Wie sehen das die anderen Parteien im Wolfsberger Rathaus? Sie schließen sich der Ansicht der Stadträtin teils an, teils widersprechen sie ihr.

»Vor allem der Opposition wird so die Arbeit massiv erschwert«
Isabella Theuermann, Stadträtin (FPÖ)

Theuermann untermauert ihre Aussagen mit einem gemeindeinternen Papier, in dem es heißt: »Die Akteneinsicht hat in den Amtsräumlichkeiten stattzufinden. Die Erstellung von Kopien und Abschriften ist – unter Beachtung des Datenschutzes – zulässig.« Kopien dürfen dann nicht gemacht werden, wenn »das Recht auf Datenschutz entgegensteht oder Geschäfts- und/oder Betriebsgeheimnisse Dritter in Betracht kommen.« Strikt untersagt ist das Fotografieren der Unterlagen mit einem Mobiltelefon, dazu darf die Akteneinsicht »nur im Beisein eines Mitarbeiters durchgeführt werden« – was ein wenig befremdlich wirkt.
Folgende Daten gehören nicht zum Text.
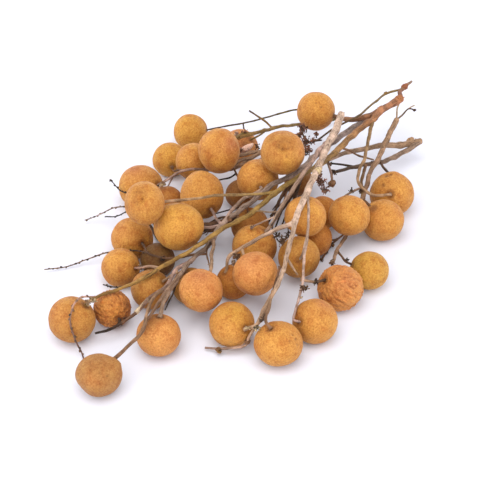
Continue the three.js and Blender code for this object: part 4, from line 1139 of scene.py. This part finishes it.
def grain_spot(tree, around, along):
    """A place in the grain: round the twig in X and Y, along it in Z, stretched lengthwise."""
    lengthwise = add_node(tree, "ShaderNodeCombineXYZ")
    feed(tree, lengthwise.inputs["Z"], calculate(tree, "MULTIPLY", along, GRAIN_ALONG))
    across = calculate_vector(tree, "SCALE", around, scale=GRAIN_AROUND)
    return calculate_vector(tree, "ADD", across, lengthwise.outputs[0])


def tube_tree():
    """Geometry Nodes: rough round wood along centre lines, with the direction of its grain stored on it."""
    tree, start, end = new_tree(
        "Round Wood", "GeometryNodeTree",
        [("Geometry", "NodeSocketGeometry"), ("Sides", "NodeSocketInt"), ("Unevenness", "NodeSocketFloat"),
         ("Unevenness Scale", "NodeSocketFloat"), ("Ridges", "NodeSocketFloat"),
         ("Material", "NodeSocketMaterial")],
        [("Geometry", "NodeSocketGeometry")])
    line = add_node(tree, "GeometryNodeMeshToCurve")
    feed(tree, line.inputs["Mesh"], start.outputs["Geometry"])
    width = read_attribute(tree, "thickness", "FLOAT")
    spot = add_node(tree, "GeometryNodeInputPosition").outputs[0]
    swells = calculate(tree, "SUBTRACT", noise(tree, spot, start.outputs["Unevenness Scale"], 2.0), 0.5)
    radius_share = calculate(tree, "MULTIPLY_ADD", swells, start.outputs["Unevenness"], 0.5)
    ring = add_node(tree, "GeometryNodeCurvePrimitiveCircle", mode="RADIUS")
    feed(tree, ring.inputs["Resolution"], start.outputs["Sides"])
    set_inputs(ring, Radius=1.0)
    marked_ring = write_attribute(tree, ring.outputs[0], "round", "FLOAT_VECTOR", spot)
    wood = add_node(tree, "GeometryNodeCurveToMesh")
    feed(tree, wood.inputs["Curve"], line.outputs[0])
    feed(tree, wood.inputs["Scale"], calculate(tree, "MULTIPLY", width, radius_share))
    feed(tree, wood.inputs["Profile Curve"], marked_ring)
    set_inputs(wood, Fill_Caps=True)
    around, along = read_attribute(tree, "round", "FLOAT_VECTOR"), read_attribute(tree, "along", "FLOAT")
    grain = grain_spot(tree, around, along)
    ridges = centred(tree, noise(tree, grain, *RIDGE_NOISE), start.outputs["Ridges"])
    rough = pushed_out(tree, wood.outputs[0], calculate(tree, "MULTIPLY", ridges, width))
    finish_tree(tree, start, end, rough)
    return tree


def bark_pattern():
    """Shader group: lengthwise grain over a base colour, as a colour and a height."""
    tree, start, end = new_tree(
        "Bark Pattern", "ShaderNodeTree",
        [("Base Colour", "NodeSocketColor"), ("Round", "NodeSocketVector"), ("Along", "NodeSocketFloat")],
        [("Colour", "NodeSocketColor"), ("Height", "NodeSocketFloat")])
    spot = add_node(tree, "ShaderNodeTexCoord").outputs["Object"]
    grain = grain_spot(tree, start.outputs["Round"], start.outputs["Along"])
    streaks = noise(tree, grain, 2.3, 4.0, 0.65)
    patches = noise(tree, spot, 140.0, 3.0, 0.6)
    fine = noise(tree, spot, 1500.0, 2.0, 0.6)
    base = start.outputs["Base Colour"]
    dark = tinted(tree, 1.0, base, (0.26, 0.22, 0.22))
    pale = tinted(tree, 1.0, base, (1.55, 1.58, 1.70))
    colour = blend_colours(tree, remap(tree, streaks, 0.36, 0.54), dark, base)
    for factor, layer in (
            (remap(tree, patches, 0.45, 0.66, 0.0, 0.9), pale),
            (remap(tree, streaks, 0.58, 0.70, 0.0, 0.7), pale),
            (remap(tree, fine, 0.58, 0.70, 0.0, 0.6), dark)):
        colour = blend_colours(tree, factor, colour, layer)
    feed(tree, end.inputs["Colour"], colour)
    feed(tree, end.inputs["Height"], calculate(tree, "ADD", streaks, calculate(tree, "MULTIPLY", fine, 0.4)))
    return tree


# The record slot of each bark, and how dull it is.
BARK_ROUGHNESS = {
    "olive_bark": 0.62, "grey_bark": 0.75, "pale_bark": 0.70, "tan_bark": 0.72, "dark_twig": 0.80,
}


def bark_material(name, roughness, pattern_tree):
    """Bark whose colour is stored along the twigs."""
    material, tree, shader = empty_material(name)
    pattern = add_node(tree, "ShaderNodeGroup", node_tree=pattern_tree)
    feed(tree, pattern.inputs["Base Colour"], named_attribute(tree, "bark").outputs["Color"])
    feed(tree, pattern.inputs["Round"], named_attribute(tree, "round").outputs["Vector"])
    feed(tree, pattern.inputs["Along"], named_attribute(tree, "along").outputs["Fac"])
    feed(tree, shader.inputs["Base Color"], pattern.outputs["Colour"])
    feed(tree, shader.inputs["Normal"], bumped(tree, pattern.outputs["Height"], 0.6 * MM, 0.9))
    set_inputs(shader, Roughness=roughness, Specular_IOR_Level=0.3)
    return material


def dry_twigs(node_name):
    """All the dry stalks and dead twigs that grow from one stem."""
    made = [stalk for clump in CLUMPS if clump[0] == node_name for stalk in stalks(clump)]
    made += DEAD_TWIGS.get(node_name, [])
    for stem, start, end, count in BRUSHES:
        if stem == node_name:
            made += brush(start, end, count)
    return made


def make_stem(node_name, twigs, tree, material, looks):
    """One stem with all its twigs, round the node of that name."""
    piece = new_piece(f"{node_name}_wood", centre_lines([*twigs, *dry_twigs(node_name)]))
    shape_by_nodes(piece, tree, {
        "Sides": TWIG_SIDES, "Unevenness": looks.unevenness, "Unevenness Scale": UNEVENNESS_SCALE,
        "Ridges": looks.ridges, "Material": material,
    })
    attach(piece, "root")
    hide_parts(node_name)


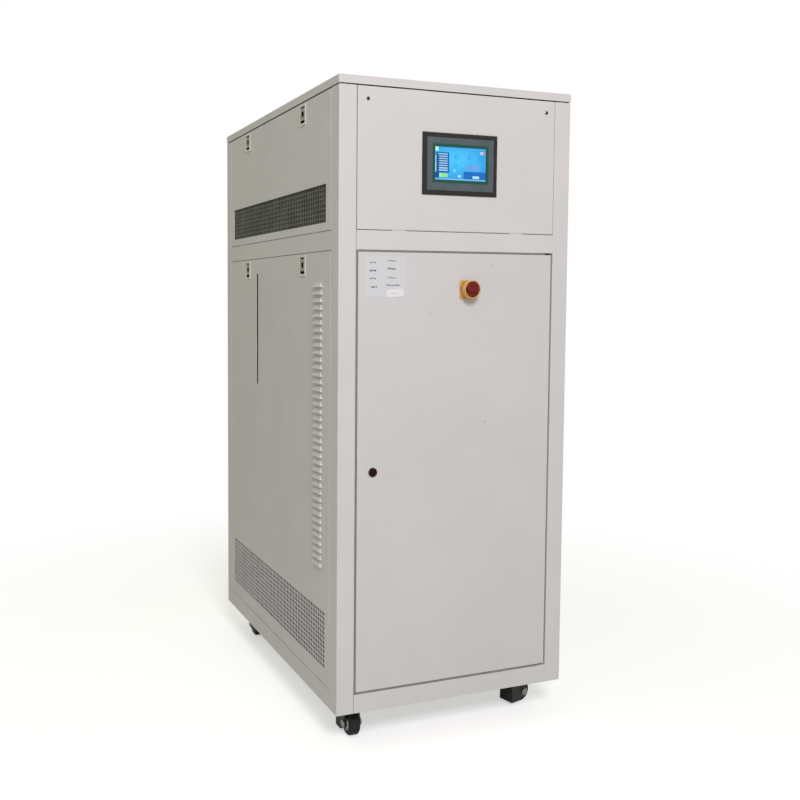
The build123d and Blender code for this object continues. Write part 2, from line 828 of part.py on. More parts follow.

Die FPÖ-Stadträtin verweist auf die Kärntner Allgemeine Gemeindeordnung (K-AGO), laut der das Kopieren erlaubt ist. Allerdings finden sich auch darin die Ausschließungsgründe Datenschutz sowie Geschäfts- und Betriebsgeheimnisse.

Ist Theuermanns Beschwerde also gerechtfertigt? Laut Grüne-Gemeinderat Reinhard Stückler hat sie nicht völlig unrecht. »Grundsätzlich kann man die Akten einsehen«, sagt er, »aber es ist kompliziert: Sie liegen nur zu bestimmten Zeiten auf, man darf kein Foto und keine Kopie machen. Das macht die Arbeit schwieriger.« 

»Grundsätzlich kann man die Akten einsehen, aber es ist kompliziert«
Reinhard Stückler, Gemeinderat (Grüne)

Stückler bezieht sich auch auf einen Grüne-Antrag vom Oktober 2021, in dem die Einführung einer elektronischen Akteneinsicht für Gemeinderäte gefordert wurde. Primus hatte ihn sachlich befürwortet, mit den Stimmen der SPÖ – gegen alle anderen Fraktionen – wurde er trotzdem abgelehnt. Begründung: Zuvor müsse das Land eine Änderung der K-AGO vornehmen. Stückler: »Die elektronische Akteneinsicht würde die Qualität der Arbeit jener Gemeinderäte, die sich dafür interessieren, verbessern. Jetzt sitzen viele ahnungslos in den Ausschüssen, es ist manchmal erschreckend.«

Überwachung? Manchmal

Wird der Grüne-Gemeinderat von einem Gemeindemitarbeiter während der Akteneinsicht »überwacht«? »Manchmal«, so Stückler, »wenn sie Zeit dafür haben.« Zufrieden mit der derzeitigen Situation ist er nicht: »Es gibt sicher Verbesserungspotenzial. Manchmal tut man sich jetzt den Aufwand, der für eine Einsicht nötig ist, einfach nicht an. In der Sitzung kommt man dann drauf, dass es besser gewesen wäre, genau zu hinterfragen.«

Keine Probleme gibt es in den Reihen der Wolfsberger ÖVP. Stadtrat Josef Steinkellner: »Alles, was ich ansehen möchte, wird bereitgestellt. Manche Amtsvorträge kopiere ich, aber würde man alles vervielfältigen, wäre der Aufwand zu groß. Dazu steht manchmal der Datenschutz entgegen.«

»Die Freiheitlichen müssen sich die Zeit nehmen, die Unterlagen anzusehen«
Hannes Primus, Bürgermeister (SPÖ)

Ihm werde der Einblick nicht erschwert, die Vorwürfe der FPÖ-Stadträtin kann er nicht nachvollziehen. Der Stadtrat: »Ich höre diesbezüglich auch nichts von den ÖVP-Gemeinderäten. Dinge wie den Nachtragsvoranschlag, bei dem sich Theuermann beschwerte, kann man auch gar nicht kopieren, der hat rund 500 Seiten.« Außerdem gebe es die Möglichkeit, im Stadtrat und in den Ausschüssen nachzufragen. »Dazu gibt es diese Sitzungen schließlich«, sagt Steinkellner.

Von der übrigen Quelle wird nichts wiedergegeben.